▸ **Provided entries**:
** START **
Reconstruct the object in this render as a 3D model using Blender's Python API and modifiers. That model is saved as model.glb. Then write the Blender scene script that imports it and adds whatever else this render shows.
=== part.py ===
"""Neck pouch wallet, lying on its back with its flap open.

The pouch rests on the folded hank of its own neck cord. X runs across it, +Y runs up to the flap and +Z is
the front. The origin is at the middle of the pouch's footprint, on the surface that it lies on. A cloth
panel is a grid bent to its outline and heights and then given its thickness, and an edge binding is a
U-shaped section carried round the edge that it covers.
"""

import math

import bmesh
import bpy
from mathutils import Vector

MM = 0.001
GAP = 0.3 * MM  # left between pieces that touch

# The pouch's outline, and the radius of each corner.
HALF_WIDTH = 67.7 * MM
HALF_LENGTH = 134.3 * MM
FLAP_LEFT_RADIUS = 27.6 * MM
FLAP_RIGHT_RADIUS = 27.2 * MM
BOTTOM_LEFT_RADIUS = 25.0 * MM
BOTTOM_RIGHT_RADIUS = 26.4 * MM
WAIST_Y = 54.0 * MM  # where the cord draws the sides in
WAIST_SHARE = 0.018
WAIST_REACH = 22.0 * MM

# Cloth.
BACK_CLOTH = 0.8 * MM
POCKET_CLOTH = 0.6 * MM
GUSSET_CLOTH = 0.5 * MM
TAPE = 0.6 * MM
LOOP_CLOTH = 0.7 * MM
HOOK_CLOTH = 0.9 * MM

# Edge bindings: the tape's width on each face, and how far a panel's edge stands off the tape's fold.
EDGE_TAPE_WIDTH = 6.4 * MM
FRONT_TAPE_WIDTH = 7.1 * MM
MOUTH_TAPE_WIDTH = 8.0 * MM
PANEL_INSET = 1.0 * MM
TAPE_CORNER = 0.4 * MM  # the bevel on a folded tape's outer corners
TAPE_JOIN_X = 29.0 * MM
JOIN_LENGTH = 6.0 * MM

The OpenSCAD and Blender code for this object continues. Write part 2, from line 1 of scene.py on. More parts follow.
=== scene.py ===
** END **
** START **
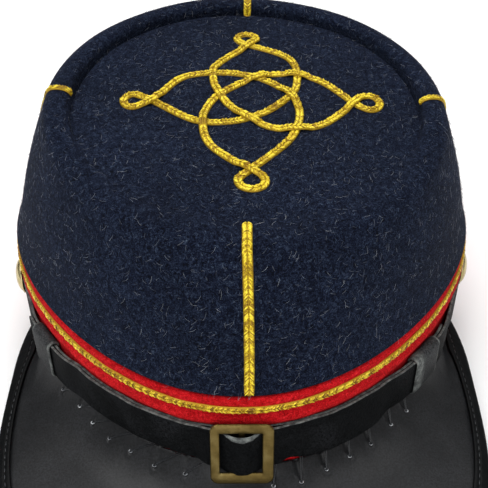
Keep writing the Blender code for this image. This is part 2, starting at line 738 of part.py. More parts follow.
** END **
** START **
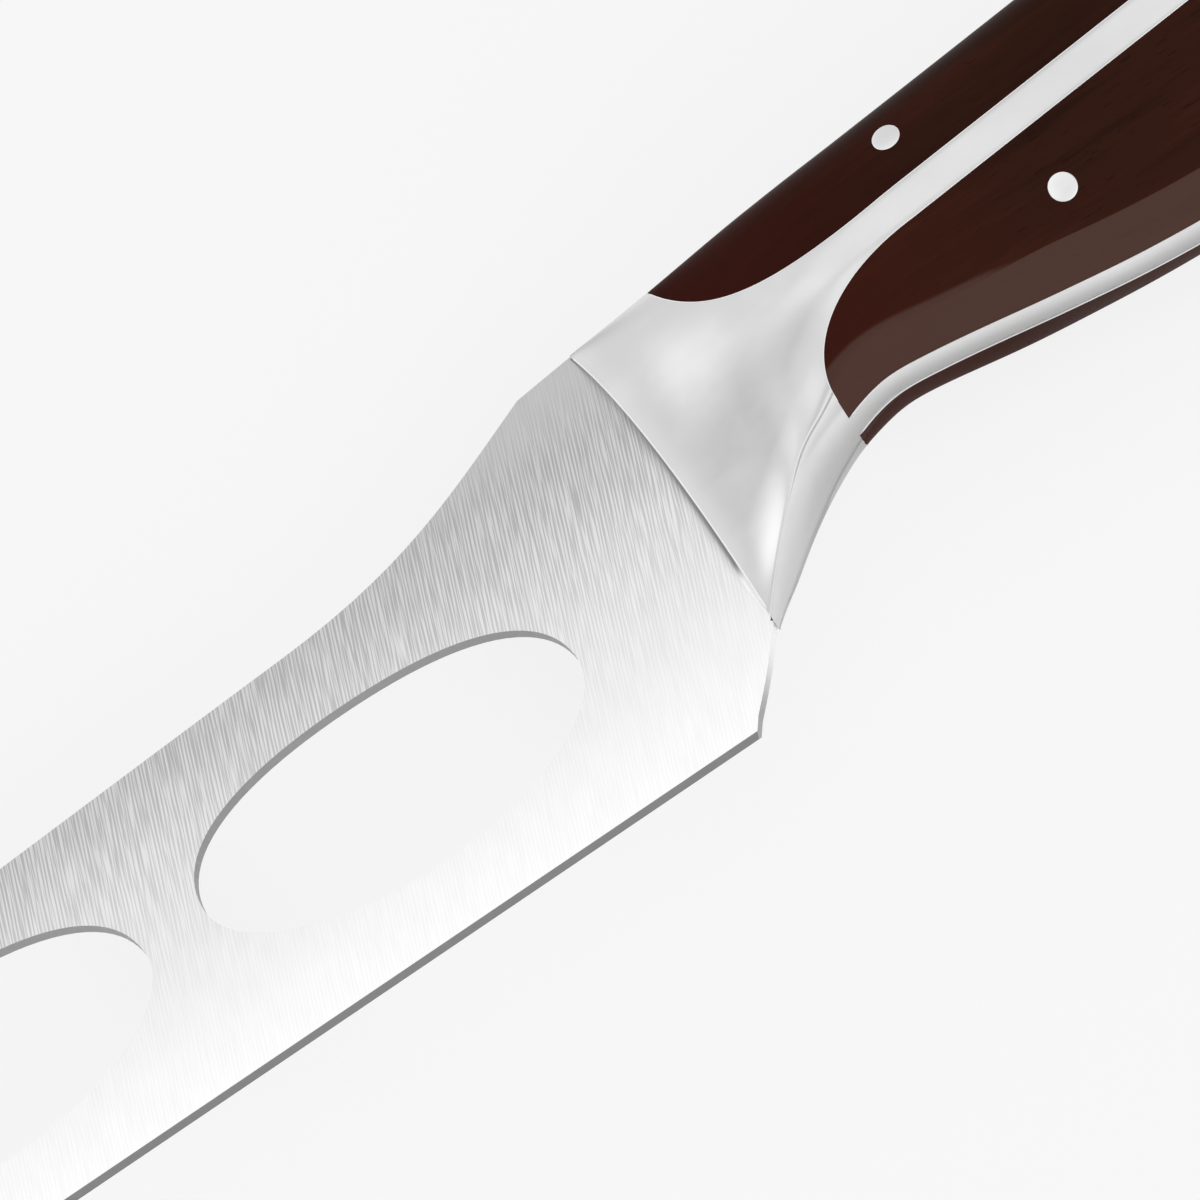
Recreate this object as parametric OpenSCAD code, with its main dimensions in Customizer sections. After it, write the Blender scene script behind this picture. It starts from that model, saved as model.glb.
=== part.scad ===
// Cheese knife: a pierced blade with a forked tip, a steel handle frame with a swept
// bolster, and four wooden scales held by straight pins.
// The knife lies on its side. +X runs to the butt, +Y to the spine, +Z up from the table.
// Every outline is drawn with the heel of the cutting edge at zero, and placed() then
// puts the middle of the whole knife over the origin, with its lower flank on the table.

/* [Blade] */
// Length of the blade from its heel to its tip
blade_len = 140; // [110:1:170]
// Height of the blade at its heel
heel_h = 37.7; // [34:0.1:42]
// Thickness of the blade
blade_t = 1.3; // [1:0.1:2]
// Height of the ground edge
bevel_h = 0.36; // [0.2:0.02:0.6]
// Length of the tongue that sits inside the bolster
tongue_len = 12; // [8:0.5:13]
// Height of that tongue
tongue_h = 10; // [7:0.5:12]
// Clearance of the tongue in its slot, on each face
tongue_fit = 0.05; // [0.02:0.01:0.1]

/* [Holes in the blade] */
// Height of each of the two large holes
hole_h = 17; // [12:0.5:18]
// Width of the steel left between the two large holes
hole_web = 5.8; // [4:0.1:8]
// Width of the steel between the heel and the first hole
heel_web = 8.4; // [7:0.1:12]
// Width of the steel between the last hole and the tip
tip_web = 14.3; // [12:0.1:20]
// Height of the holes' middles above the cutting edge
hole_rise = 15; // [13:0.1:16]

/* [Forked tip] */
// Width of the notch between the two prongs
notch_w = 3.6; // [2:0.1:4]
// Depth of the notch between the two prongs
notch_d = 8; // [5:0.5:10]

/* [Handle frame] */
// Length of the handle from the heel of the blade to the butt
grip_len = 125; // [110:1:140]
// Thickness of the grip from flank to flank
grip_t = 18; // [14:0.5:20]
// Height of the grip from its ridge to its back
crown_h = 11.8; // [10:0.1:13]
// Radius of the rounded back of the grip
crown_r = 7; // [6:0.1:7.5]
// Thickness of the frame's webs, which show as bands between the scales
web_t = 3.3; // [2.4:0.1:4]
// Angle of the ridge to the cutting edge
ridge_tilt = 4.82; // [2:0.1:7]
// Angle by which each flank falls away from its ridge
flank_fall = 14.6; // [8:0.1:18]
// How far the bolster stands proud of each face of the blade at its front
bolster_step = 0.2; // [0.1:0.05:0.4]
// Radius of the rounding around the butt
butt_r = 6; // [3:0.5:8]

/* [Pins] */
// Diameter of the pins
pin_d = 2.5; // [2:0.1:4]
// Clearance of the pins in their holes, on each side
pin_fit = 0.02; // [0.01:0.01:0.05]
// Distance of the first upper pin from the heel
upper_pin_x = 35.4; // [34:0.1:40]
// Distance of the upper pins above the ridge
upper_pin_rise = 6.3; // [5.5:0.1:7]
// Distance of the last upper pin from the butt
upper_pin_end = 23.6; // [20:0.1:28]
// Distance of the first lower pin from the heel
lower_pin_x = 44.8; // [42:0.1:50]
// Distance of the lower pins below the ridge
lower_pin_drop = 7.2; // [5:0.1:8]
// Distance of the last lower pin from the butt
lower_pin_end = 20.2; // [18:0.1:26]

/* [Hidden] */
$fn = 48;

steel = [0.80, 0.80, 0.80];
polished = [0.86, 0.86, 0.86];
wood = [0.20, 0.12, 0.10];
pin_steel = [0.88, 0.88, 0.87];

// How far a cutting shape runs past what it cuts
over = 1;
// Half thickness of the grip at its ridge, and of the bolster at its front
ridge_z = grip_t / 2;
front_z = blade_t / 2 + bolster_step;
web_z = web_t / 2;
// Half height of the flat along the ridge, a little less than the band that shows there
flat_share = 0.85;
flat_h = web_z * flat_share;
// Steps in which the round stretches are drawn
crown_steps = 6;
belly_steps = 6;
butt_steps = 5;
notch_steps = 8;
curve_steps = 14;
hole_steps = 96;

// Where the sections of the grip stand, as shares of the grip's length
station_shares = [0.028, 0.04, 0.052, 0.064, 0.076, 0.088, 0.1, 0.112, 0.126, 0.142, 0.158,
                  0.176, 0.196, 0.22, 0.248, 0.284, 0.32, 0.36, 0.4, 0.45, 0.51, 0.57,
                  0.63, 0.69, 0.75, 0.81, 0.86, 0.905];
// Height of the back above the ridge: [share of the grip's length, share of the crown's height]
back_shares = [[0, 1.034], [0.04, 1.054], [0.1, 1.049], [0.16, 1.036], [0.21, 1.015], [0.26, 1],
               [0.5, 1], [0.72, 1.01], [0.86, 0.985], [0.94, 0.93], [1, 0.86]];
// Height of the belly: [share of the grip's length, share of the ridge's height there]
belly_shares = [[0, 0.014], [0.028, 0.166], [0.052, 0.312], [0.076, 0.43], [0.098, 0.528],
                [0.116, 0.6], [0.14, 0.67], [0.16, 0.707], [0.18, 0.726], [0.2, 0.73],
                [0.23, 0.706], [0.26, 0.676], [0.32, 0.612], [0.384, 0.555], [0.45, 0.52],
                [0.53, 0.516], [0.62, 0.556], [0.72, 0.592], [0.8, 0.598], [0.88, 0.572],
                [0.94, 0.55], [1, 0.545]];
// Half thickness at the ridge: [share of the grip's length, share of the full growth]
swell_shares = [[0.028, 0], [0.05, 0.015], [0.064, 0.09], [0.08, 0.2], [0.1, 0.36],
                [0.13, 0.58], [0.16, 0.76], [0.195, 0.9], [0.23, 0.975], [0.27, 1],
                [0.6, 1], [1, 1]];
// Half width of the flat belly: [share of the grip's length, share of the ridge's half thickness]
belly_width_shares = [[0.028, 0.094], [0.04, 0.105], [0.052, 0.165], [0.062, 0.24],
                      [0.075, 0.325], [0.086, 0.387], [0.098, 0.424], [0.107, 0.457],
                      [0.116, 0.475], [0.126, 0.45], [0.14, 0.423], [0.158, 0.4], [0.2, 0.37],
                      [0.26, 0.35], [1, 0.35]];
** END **
▸ **To be done**: Filter the records above for lines containing the word "parts", and copy those lines.

▸ **Finished task**:
The OpenSCAD and Blender code for this object continues. Write part 2, from line 1 of scene.py on. More parts follow.
Keep writing the Blender code for this image. This is part 2, starting at line 738 of part.py. More parts follow.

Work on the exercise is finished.